Além de que, a Terra-Média é um continente extremamente rico e diversificado e Tolkien estabelece muito bem as várias realidades ali presentes, tanto em termos geográficos (contando com a ajuda dos belíssimos mapas), como mitológicos, culturais, linguísticos, e porque não, filosóficos. E é incrível como essas realidades se adaptam a forma de narrativa adotada pelo autor. O Silmarillion possui uma estrutura mais mítica, enquanto O Hobbit tem um clima infantil e O Senhor dos Anéis é um puro épico. Essa pluralidade também é refletida em suas descrições, perceba a diferença de tom a seguir. As duas passagens narram pântanos sobre diferentes visões. A primeira retirada do livro O Hobbit e a segunda de O Senhor dos Anéis – As Duas Torres.

“Havia pântanos, alguns deles verdes e agradáveis de olhar, com flores altas e coloridas, mas um pônei que entrasse ali com uma carga no lombo jamais conseguiria sair de novo”.

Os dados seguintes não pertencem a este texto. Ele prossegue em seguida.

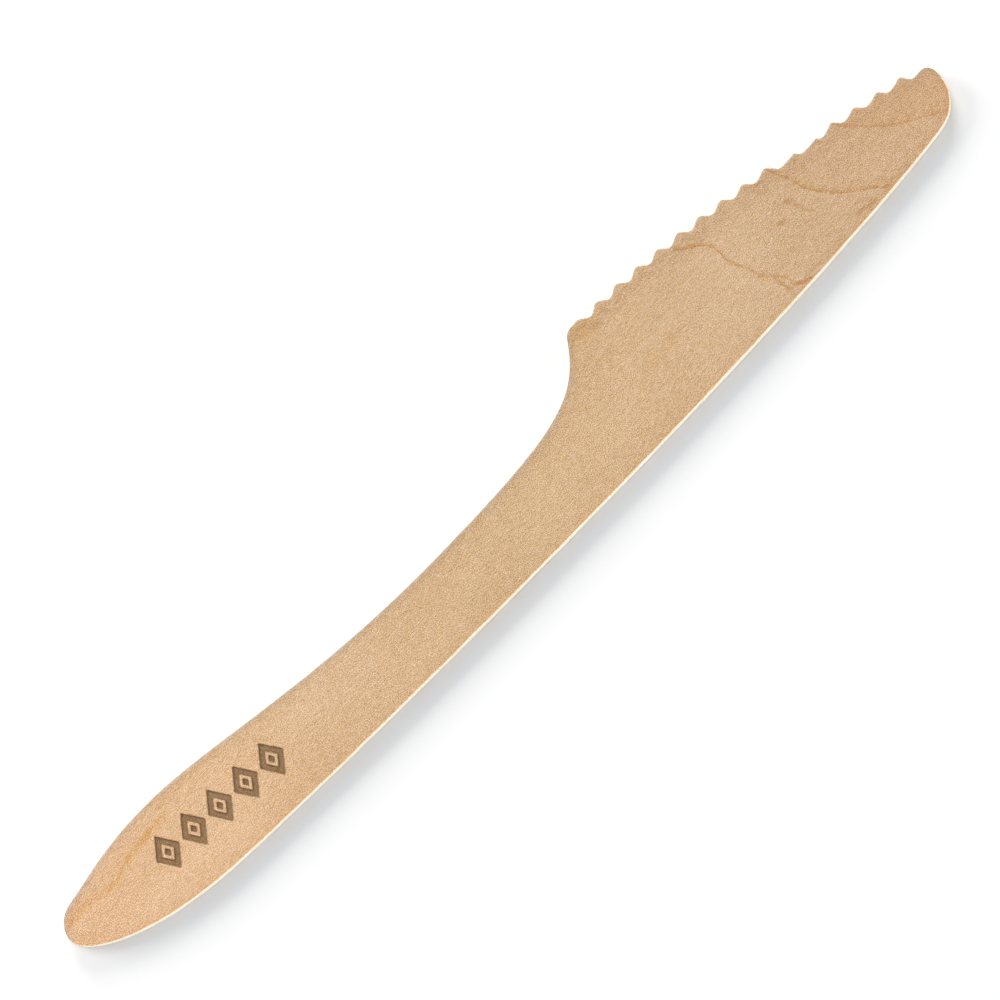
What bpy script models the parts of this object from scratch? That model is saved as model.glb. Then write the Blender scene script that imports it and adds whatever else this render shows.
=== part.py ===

“O lugar era monótono e cansativo. O inverno frio e úmido ainda dominava aquela região abandonada. A única coisa verde que se via era a escória de ervas esbranquiçadas sobre as superfícies escuras e oleosas das águas sombrias. Capim morto e juncos apodrecidos assomavam por entre a névoa como sombras esfarrapadas de verões há muito esquecidos”.

O mais interessante é que todas essas obras são capazes de flertar com o leitor e fazer com que ele se identifique com as situações demonstradas. Não só de técnica escreve Tolkien, ele também é capaz de passar muita emoção ao retratar a traição de Melkor, a saudade que Bilbo sente de casa e principalmente a amizade entre Frodo e Sam. E apesar de o autor detestar alegorias, sua obra tem bastante aplicabilidade no dia-a-dia, tornando-a ainda mais tocante e apaixonante.

Tolkien conquistou milhões de leitores ao redor do planeta por despertar a experiência que mais se procura ao ler um livro: Ser transportado para outro mundo. As obras do autor, até mesmo as póstumas, deixam sua marca na literatura mundial, um puro e encantador retrato do que foi, é, e provavelmente para sempre será a maior personagem fantástica de todos os tempos: A Terra-Média.